Shiva carrying the corpse of his consort दाक्षायनि (सती) Dakshayani (Sati).
However, on seeing the shameless insult to her husband in his absence, and the repeated slights King Daksha and his courtiers railed at Shiva, she committed suicide in grief for her beloved. Hearing the news, Shiva's attendants rushed inside the ceremony hall and started attacking all the guests present there, however, the demons invoked by Bhrigu defeated Shivas attendants and they retreated back to his abode. Upon hearing the news of his beloved wife's death, Shiva was furious that Daksha could so callously cause the harm of his (Daksha's) own daughter in so ignoble a manner. Shiva grabbed a lock of his matted hair and dashed it to the ground. From the two pieces rose the ferocious Virabhadra and the terrible Rudrakali, while Bhadrakali arose from the wrath of Devi herself. Upon Shiva's orders they stormed the ceremony and killed Daksha as well as many of the guests. Terrified and with remorse the others propitiated Lord Shiva and begged his mercy to restore Daksha's life and to allow the sacrifice to be completed. Shiva, the all-merciful One, restored Daksha's life, with the head of a goat. In his humility, and repentance for his graceless and sinful acts, Daksha became one of Shiva's most devoted, attendants.

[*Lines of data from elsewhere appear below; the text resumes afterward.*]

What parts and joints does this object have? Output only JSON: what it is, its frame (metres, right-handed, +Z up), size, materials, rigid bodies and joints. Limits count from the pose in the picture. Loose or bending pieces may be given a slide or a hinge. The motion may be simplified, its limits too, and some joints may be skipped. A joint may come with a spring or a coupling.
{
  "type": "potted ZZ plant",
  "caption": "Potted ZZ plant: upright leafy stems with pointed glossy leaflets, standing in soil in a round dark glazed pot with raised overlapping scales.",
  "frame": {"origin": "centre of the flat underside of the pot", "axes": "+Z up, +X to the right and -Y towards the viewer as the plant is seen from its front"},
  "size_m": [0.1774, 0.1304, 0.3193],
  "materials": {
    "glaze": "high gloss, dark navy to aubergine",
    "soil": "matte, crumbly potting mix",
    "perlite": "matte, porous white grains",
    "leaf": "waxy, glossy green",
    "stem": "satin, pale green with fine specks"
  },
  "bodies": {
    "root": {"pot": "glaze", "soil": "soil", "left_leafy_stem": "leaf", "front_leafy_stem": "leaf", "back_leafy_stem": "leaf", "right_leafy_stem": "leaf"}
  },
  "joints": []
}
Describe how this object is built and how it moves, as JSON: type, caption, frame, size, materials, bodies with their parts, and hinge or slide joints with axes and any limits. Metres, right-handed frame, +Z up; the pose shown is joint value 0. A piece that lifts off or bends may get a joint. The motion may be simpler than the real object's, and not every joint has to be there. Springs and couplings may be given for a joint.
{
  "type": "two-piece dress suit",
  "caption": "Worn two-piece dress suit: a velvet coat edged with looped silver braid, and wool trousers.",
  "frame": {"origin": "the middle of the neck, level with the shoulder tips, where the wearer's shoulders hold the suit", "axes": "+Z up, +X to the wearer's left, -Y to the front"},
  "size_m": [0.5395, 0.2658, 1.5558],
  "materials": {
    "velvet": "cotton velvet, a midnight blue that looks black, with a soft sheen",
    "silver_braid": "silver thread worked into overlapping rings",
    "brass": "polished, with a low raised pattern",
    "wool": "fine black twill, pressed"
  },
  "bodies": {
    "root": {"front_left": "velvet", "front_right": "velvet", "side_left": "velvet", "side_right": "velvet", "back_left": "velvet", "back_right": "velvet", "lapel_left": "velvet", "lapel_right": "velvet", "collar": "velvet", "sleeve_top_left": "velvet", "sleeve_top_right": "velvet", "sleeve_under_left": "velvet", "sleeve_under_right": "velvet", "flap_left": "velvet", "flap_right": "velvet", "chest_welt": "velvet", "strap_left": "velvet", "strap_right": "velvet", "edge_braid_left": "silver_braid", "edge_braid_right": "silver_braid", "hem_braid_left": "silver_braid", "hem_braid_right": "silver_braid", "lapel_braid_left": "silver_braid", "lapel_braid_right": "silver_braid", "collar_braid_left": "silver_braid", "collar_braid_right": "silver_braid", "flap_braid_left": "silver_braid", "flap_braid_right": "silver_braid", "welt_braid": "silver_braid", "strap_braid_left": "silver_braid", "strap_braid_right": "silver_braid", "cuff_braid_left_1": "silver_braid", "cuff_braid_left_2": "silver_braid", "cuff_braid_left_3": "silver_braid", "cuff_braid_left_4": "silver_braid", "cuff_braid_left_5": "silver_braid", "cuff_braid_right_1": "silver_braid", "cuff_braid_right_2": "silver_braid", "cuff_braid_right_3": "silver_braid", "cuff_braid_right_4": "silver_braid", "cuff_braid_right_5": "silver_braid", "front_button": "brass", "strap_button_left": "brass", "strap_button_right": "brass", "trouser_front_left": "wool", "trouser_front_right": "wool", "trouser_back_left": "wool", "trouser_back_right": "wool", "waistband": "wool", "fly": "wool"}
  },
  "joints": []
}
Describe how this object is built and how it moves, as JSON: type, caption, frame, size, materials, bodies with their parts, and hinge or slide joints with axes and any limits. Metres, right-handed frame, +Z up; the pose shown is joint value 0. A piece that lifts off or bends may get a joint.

According to belief this happened in this place now known as Kankol. As this disgraceful event happened in this place, the second part of Daksha Yagna is happened in the place named Kottiyur, in Kannur District.

The place is blessed with the presence of Lord Shiva with Shiva temple. From the belief, there is a place named "yagabhumi"(where the Yagna took place), in Kankol Village. Formerly name of the place was Kapilan Kovval and which is shortened as Kankol.